ヒルトンの「旅館見下し動画」大炎上も当然の理由 有名ブランドが比較広告を出す危うさ
では、どうした広告表現であれば、受け入れられたのだろう。1つ考えられるのは、企業側が判断基準を提示するのではなく、消費者にジャッジを委ねる形だ。両社のメリット・デメリットを、なるべくフラットに示し、客観的に判断してもらう。そこで軍配が上がれば、こっちのものだ。
消費者を巻き込んだ議論で、参考になるのが「きのこたけのこ論争」だ。明治のクッキーチョコレート「きのこの山」と「たけのこの里」、どちらが好きかをめぐるバトルである。こちらは、競合企業ではなく、同一企業のライバル商品の対決だが、ネットの世界では「長年の因縁」となっている。消費者の「こっちが好き」という自由な感想が、対立構図として可視化される。いまや企業側も目をつけて、プロモーションに活用している。

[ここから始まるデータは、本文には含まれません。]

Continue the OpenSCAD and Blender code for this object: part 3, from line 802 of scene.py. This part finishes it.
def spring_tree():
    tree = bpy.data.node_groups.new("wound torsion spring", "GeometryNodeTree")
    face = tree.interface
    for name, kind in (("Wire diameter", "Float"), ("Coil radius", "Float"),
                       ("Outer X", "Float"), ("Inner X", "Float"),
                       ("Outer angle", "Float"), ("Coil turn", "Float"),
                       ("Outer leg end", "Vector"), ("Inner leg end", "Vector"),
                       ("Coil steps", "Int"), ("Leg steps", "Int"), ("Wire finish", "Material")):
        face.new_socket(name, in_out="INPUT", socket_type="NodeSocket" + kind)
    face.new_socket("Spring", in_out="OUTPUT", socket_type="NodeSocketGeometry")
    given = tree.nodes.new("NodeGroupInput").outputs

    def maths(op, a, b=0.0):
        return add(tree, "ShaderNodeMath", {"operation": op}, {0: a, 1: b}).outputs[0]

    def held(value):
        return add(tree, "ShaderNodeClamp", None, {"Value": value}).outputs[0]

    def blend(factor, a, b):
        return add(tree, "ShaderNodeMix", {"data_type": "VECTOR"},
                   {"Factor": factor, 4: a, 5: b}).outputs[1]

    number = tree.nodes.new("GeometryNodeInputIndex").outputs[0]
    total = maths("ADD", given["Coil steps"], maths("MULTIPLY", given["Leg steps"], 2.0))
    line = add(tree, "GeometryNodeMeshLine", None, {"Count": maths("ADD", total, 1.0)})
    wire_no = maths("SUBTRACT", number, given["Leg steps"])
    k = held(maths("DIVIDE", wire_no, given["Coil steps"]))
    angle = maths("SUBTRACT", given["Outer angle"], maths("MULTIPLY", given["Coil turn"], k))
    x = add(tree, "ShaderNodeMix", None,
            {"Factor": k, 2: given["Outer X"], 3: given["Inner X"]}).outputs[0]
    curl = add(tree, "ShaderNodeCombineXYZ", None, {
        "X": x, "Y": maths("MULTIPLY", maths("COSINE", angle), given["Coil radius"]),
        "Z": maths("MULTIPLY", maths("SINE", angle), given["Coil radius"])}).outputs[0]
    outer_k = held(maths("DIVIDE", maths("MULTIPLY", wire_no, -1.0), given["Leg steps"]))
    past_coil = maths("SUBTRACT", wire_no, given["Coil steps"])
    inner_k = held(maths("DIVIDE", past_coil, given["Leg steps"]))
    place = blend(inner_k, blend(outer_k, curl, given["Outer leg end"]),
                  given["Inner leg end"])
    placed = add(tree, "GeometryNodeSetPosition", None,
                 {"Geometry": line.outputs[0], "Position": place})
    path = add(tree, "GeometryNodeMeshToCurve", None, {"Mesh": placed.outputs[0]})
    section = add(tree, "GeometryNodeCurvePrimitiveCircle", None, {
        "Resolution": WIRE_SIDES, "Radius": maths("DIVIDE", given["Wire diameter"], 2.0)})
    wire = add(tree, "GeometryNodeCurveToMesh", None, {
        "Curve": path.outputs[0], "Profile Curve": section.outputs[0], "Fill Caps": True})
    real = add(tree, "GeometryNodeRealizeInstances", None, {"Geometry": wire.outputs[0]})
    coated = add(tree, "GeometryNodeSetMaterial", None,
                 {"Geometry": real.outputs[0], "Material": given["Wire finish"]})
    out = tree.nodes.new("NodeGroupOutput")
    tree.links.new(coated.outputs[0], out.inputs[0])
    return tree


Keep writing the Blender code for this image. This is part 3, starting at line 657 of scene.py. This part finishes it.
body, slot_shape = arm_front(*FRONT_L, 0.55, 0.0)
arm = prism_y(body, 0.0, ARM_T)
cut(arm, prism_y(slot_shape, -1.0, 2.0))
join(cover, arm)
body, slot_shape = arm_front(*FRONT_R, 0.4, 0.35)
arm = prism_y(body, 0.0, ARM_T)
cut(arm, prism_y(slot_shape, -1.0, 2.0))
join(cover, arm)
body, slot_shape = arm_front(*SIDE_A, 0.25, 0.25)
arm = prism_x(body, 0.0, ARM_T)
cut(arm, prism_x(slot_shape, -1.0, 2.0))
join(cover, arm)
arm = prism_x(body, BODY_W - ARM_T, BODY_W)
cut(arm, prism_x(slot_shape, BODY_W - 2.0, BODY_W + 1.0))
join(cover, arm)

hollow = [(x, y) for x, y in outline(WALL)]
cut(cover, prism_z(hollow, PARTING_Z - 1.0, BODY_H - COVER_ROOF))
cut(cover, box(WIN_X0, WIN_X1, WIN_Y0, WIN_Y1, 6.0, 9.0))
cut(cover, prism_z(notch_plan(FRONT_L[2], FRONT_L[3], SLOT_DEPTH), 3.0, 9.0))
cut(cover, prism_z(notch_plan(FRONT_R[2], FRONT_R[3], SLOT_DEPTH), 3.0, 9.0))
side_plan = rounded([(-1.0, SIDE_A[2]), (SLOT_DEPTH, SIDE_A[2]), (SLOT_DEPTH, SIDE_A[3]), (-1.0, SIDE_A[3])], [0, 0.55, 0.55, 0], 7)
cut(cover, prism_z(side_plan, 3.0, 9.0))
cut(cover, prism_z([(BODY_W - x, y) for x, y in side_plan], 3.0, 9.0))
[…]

日本市場に向けての宣伝戦略であれば、ライバル企業と手を組んで、「宿泊業界全体を盛り上げていこう」とコラボレーションするのも一考だっただろう。コロナ禍で観光業界が大打撃を受けたのは、誰しも知っている。「企業の垣根を超えて」的な浪花節を打てば、それなりに好意的に受け止められたはずだ。
業種と、広告の種類の相性の悪さ
それでもなお、「挑戦状的な比較広告」にこだわるのであれば、旅館業界という大きな主語で相手にするのではなく、ペプシのように特定の企業を「ねらい撃ち」するほかない。とはいえ、たとえば「星野リゾート」にケンカを売ったところで、おそらく乗ってくることはないだろう。
そもそも、どちらも「悪名は無名に勝る」タイプの業種ではない。おそらくヒルトンに対しても、これまで一点の曇りもない「上品」なイメージをもっていた人々は多いはずだ。今回の動画で「旅館への不満をスカッとさせてくれた。ヒルトン最高!」と思う人も少しはいるかもしれないが、それ以上にネガティブイメージを与えた感は否めない。
使い古されすぎた表現だが、高級ホテルの顧客ニーズは「ナンバーワン」より「オンリーワン」と呼ぶのがしっくりくる。それをヒルトン自身も理解していたからこそ、「とまるところで、旅は変わる。」のキャッチフレーズを採用したのだろう。
考えれば考えるほど、コンラッドのようにラグジュアリー性の強いブランドと、比較広告の相性の悪さが気になる。プロモーション展開を考えるうえで、「たちどまる」ことはできなかったのだろうか。